16. The method of claim 10, further comprising:

transform the application log data to a structured format prior to mapping the application log data to transaction graph data.

17. The method of claim 15, further comprising:

analyzing each event status field for each component; and

labeling each component comprising a failed event status field as anomalous.

18. A non-transitory computer-readable medium comprising program code that is executable by a processor to cause the processor to:

receive an input record, wherein the input record includes a duration load value and a unique customer identifier;

load a configuration file comprising commands that cause the processor to:

query a data source to extract application log data associated with the unique customer identifier and recorded within the duration load value; and

map the application log data to transaction graph data comprising a set of components connected by a set of edges, wherein a combination of the set of components defines a type of transaction and each edge in the set of edges represents a relationship between connected components of the set of components;

traverse the transaction graph data to identify one or more anomalous components in the transaction graph data, wherein each component of the transaction graph data is accessible by traversing the set of edges; and

output a signal associated with an indication of the one or more identified anomalous components.

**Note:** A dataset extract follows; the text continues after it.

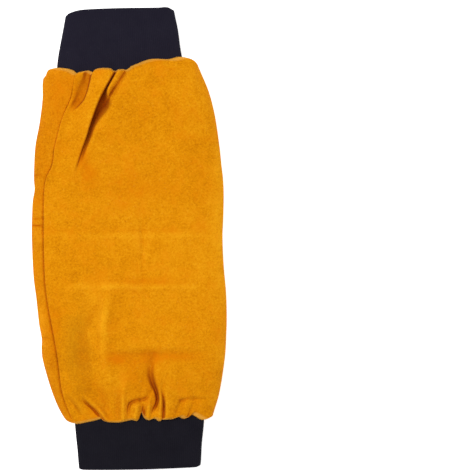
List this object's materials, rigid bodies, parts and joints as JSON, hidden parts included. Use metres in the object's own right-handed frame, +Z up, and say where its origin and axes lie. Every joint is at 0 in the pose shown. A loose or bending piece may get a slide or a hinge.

19. The non-transitory computer-readable medium of claim 18, wherein each component in the set of components comprises a respective application log data extracted based on the duration load value, wherein the respective application log data comprises an event status field defining a success or a failure of a computing action associated with the component.

20. The non-transitory computer-readable medium of claim 19, wherein the processor is further configured to:

analyze each event status field for each component; and

label each component comprising a failed event status field as anomalous.